In general you want to err on the side of overcreation of features

because you can always filter them out

later in the machine learning algorithm process.

In some applications like images and voices,

it's often both possible and pretty much necessary

to create features that aren't necessarily just

things that you imagine out of your mind.

It's very hard to know exactly what the right components of

an image to include as features in a model, and so there

are things like you may have heard of deep learning which is

basically a way of creating features for things like images and voice.

And this is a nice tutorial I've linked to here, that

kind of explains how that feature creation process works for those things.

But in general, automatic feature creation requires an equal level of thinking to

make sure that the features being generated

by your feature creation process make sense.

16:12

Level 2 feature creation covariates to new covariates can be

done a lot with the preProcess components of the caret package.

You can create new, new covariates using basically any of

the functions in r, if they make sense to you.

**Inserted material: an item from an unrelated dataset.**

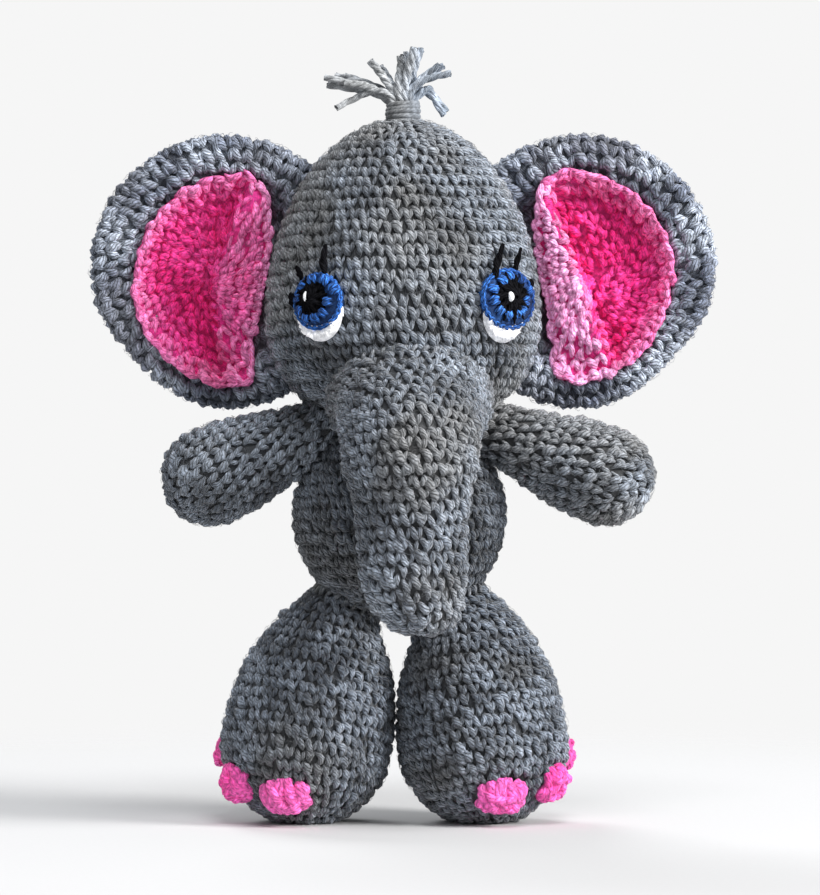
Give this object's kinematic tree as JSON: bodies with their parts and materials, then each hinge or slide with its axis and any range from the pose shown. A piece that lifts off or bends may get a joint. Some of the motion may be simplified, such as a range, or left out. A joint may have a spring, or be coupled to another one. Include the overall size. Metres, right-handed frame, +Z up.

The key is, again, making lots of plots and doing exploratory analysis

to see where the connections between the predictors and the outcome are.

You can create new covariates if you think they will improve fit.

Again, you can kind of err on the side of overcreation of features,

but sometimes features just are, are, sort

of, nonsensical and you shouldn't create them.

16:46

Be careful about overfitting in the sense that

if you create lots of features that are

particularly good for just your training set, they

may not work well in the test set.

And so a good idea is if you overcreate lots of features

to do some filtering before you actually apply your machine learning algorithm.

This tutorial on preprocessing with caret is very good.

It's a good place to start for really basic preprocessing.

And if you want a flit spline model like the

ones I talked about with flexible curves, you can use

the gam method in the caret package which allows smoothing

of multiple variables using a different smooth for every variables.